[erlang-questions] MPI and Erlang. (fun experiment)

Fri Jun 17 10:33:18 CEST 2011

> On Fri, 2011-06-17 at 05:07 +0200, Ale wrote:
>> Hello all,
>> 
>> Just sharing with whom might ever be interested, a fun (for me, might
>> not be for you) experiment. I tried to port a MPI implementation of
>> Simpson's rule[0], I had made for a course in HPC, to Erlang. I wasn't
>> expecting Erlang to beat C... but, well see the results:

(1) You are not comparing apples with apples:  in the C code the 'sin'
    function is provided to the kernel code via a macro definition,
    which means that on an X86 a compiler might (with certain command line
    parameters) inline that and just generate the x87 'sin' instruction;
    in the Erlang code math:sin/1 is passed as a parameter and invoked in
    what I believe to be the slowest available way to invoke a function.

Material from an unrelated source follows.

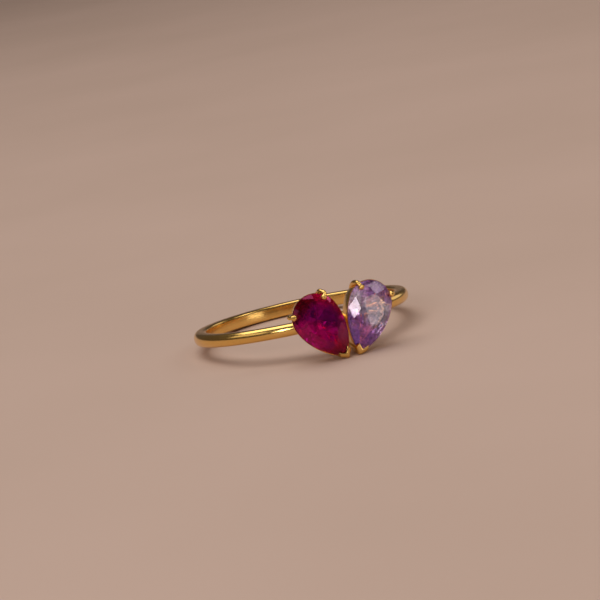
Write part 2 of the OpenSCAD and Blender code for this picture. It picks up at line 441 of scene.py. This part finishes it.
def band_tree():
    """A half-round band round Z: a grid whose X runs round the finger and whose Y runs round the section."""
    size = "NodeSocketFloat"
    tree = Tree(
        "half round band",
        {
            "Bore radius": (size, BORE_R),
            "Thickness": (size, BAND_T),
            "Dome height": (size, DOME_H),
            "Back width": (size, BAND_BACK_W),
            "Front width": (size, BAND_FRONT_W),
            "Corner": (size, CORNER_POWER),
            "Steps round": ("NodeSocketInt", 288),
            "Steps across": ("NodeSocketInt", 48),
            "Material": ("NodeSocketMaterial", None),
        },
    )
    given, do = tree.given.outputs, tree.math
    grid = tree.node("GeometryNodeMeshGrid")
    grid.inputs["Size X"].default_value = math.tau
    grid.inputs["Size Y"].default_value = math.tau
    tree.link(given["Steps round"], grid.inputs["Vertices X"])
    tree.link(given["Steps across"], grid.inputs["Vertices Y"])
    spot = tree.node("ShaderNodeSeparateXYZ")
    tree.link(tree.node("GeometryNodeInputPosition").outputs[0], spot.inputs[0])
    way, turn = spot.outputs["X"], spot.outputs["Y"]
    out, across = do("COSINE", turn), do("SINE", turn)
    flank = do("SUBTRACT", given["Thickness"], given["Dome height"])
    # Outside, half an ellipse. Inside, nearly square, with rounded corners.
    domed = do("ADD", flank, do("MULTIPLY", given["Dome height"], out))
    flat_out = do("POWER", do("ABSOLUTE", out), given["Corner"])
    flat = do("SUBTRACT", flank, do("MULTIPLY", flank, flat_out))
    squared = do("POWER", do("ABSOLUTE", across), given["Corner"])
    flat_across = do("MULTIPLY", do("SIGN", across), squared)
    outside = do("GREATER_THAN", out, 0.0)
    inside = do("SUBTRACT", 1.0, outside)
    high = do("ADD", do("MULTIPLY", outside, domed), do("MULTIPLY", inside, flat))
    wide = do("ADD", do("MULTIPLY", outside, across), do("MULTIPLY", inside, flat_across))
    radius = do("ADD", given["Bore radius"], high)
    x = do("MULTIPLY", radius, do("COSINE", way))
    y = do("MULTIPLY", radius, do("SINE", way))
    # The width grows evenly from the front of the ring, at -Y, to the back.
    share = do("ADD", 0.5, do("MULTIPLY", 0.5, do("SINE", way)))
    gain = do("MULTIPLY", share, do("SUBTRACT", given["Back width"], given["Front width"]))
    half = do("MULTIPLY", 0.5, do("ADD", given["Front width"], gain))
    place = tree.node("ShaderNodeCombineXYZ")
    for value, socket in zip((x, y, do("MULTIPLY", wide, half)), place.inputs):
        tree.link(value, socket)
    bend = tree.node("GeometryNodeSetPosition")
    tree.link(grid.outputs["Mesh"], bend.inputs["Geometry"])
    tree.link(place.outputs[0], bend.inputs["Position"])
    weld = tree.node("GeometryNodeMergeByDistance")
    weld.inputs["Distance"].default_value = 0.001
    tree.link(bend.outputs["Geometry"], weld.inputs["Geometry"])
    tree.end(weld.outputs["Geometry"])
    return tree


def outward(mesh):
    """Turns a closed mesh's faces outwards."""
    bm = bmesh.new()
    bm.from_mesh(mesh)
    bmesh.ops.remove_doubles(bm, verts=bm.verts, dist=0.0005 * MM)
    bmesh.ops.recalc_face_normals(bm, faces=bm.faces)
    bm.to_mesh(mesh)
    bm.free()


def make_band():
    piece = new_object("band", bpy.data.meshes.new("band"), GOLD)
    band_tree().apply(
        piece,
        Bore_radius=BORE_R,
        Thickness=BAND_T,
        Dome_height=DOME_H,
        Back_width=BAND_BACK_W,
        Front_width=BAND_FRONT_W,
        Material=GOLD,
    )
    piece.data.transform(AT_REST)
    outward(piece.data)
    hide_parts("gold_mount")
    return ridden(piece)


# The claws, by geometry nodes: each wire is swept along its path, at the radius kept in each point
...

(2) You tell us nothing about how the C code was compiled.
    Between different C compilers and different compilation options,
    a factor of 3 on the same machine is possible.

(3) You tell us nothing about how the Erlang code was compiled.

(4) You have told the C compiler all about the relevant types;
    you have told the Erlang compiler nothing about them.
    This is the kind of code where HiPE can make quite a difference,
    *if* you give it a few clues.

    Take

	compute(Idx, Acc, A, H, Fun) ->
	    X = A + Idx * H,
	    case Idx rem 2 of
	        0 ->
	            NewAcc = Acc + apply(Fun, [X]) * 2;
	        _ ->
	            NewAcc = Acc + apply(Fun, [X]) * 4
	    end,
	    NewAcc.

    as an example.  First off, what _is_ the point of NewAcc?
    Why not write this as

	compute(Idx, Acc, A, H, Fun) ->
	    Acc + Fun(A + Idx*H) * ((Idx band 1)*2 + 2).

    and then give HiPE a hint by writing

	compute(Idx, Acc, A, H, Fun)
	  when is_integer(Idx),
	       is_float(Acc), is_float(A), is_float(H),
	       is_function(Fun, 1)
	    -> Acc + Fun(A + Idx*H) * ((Idx band 1)*2 + 2).

    Of course the most help would come from a -spec, in which
    you can tell HiPe that Fun takes float arguments and delivers
    a float result.

    cycle(Start, End, Step, Fun, Args, Acc) ->
        NextStep = Start + Step,
        case NextStep > End of 
            true ->
                Acc;
            false ->
                NewAcc = apply(Fun, [Start, Acc|Args]),
                cycle(NextStep, End, Step, Fun, Args, NewAcc)
        end.

    cycle(Start, End, Args, Acc) ->
        cycle(Start, End, 1, fun compute/5, Args, Acc).

    Here I note that Fun has arity 5 and is called with [Start,Acc|Args],
    so Args must have 3 elements.  We could do

	cycle(Start, End, [A,H,Fun], Acc) ->
	    cycle(Start, End, 1, Acc, fun (S, R) ->
		compute(S, R, A, H, Fun)
	    end).

	cycle(Start, End, Step, Acc, Fun) ->
	    Next_Step = Start + Step,
	    if Next_Step > End -> Acc
             ; true -> cycle(Next_Step, End, Step, Fun(Start, Acc), Fun)
	    end.

    and it's natural to revise this to

	cycle(Start, End, [A,H,Fun], Acc)
	  when is_integer(Start), is_integer(End),
	       is_float(A), is_float(H), is_float(Acc),
	       is_function(Fun, 1)
	    -> cycle(Start, End, 1, Acc, fun (I, R) ->
	           R + Fun(A + I*H)*((I band 1)*2 + 2)
	       end).

	cycle(Start, End, Step, Acc, Update)
	  when is_integer(Start), is_integer(End), is_integer(Step),
	       is_float(Acc),
	       is_function(Update, 2)
	    -> Next_Step = Start + Step,
	       if Next_Step > End -> Acc
		; true -> cycle(Next_Step, End, Step, Update(Start, Acc), Fun)
	       end.

    As before, a more up to date way to help HiPe is to use -spec declarations,
    which can tell the compiler what the arguments of Update are and what the
    result is.

The big issue here is that with adequate type information, HiPe can avoid
boxing and unboxing a lot of floating point numbers, so it's quite likely
that you can get a factor of 2 to 4 speedup fairly easily.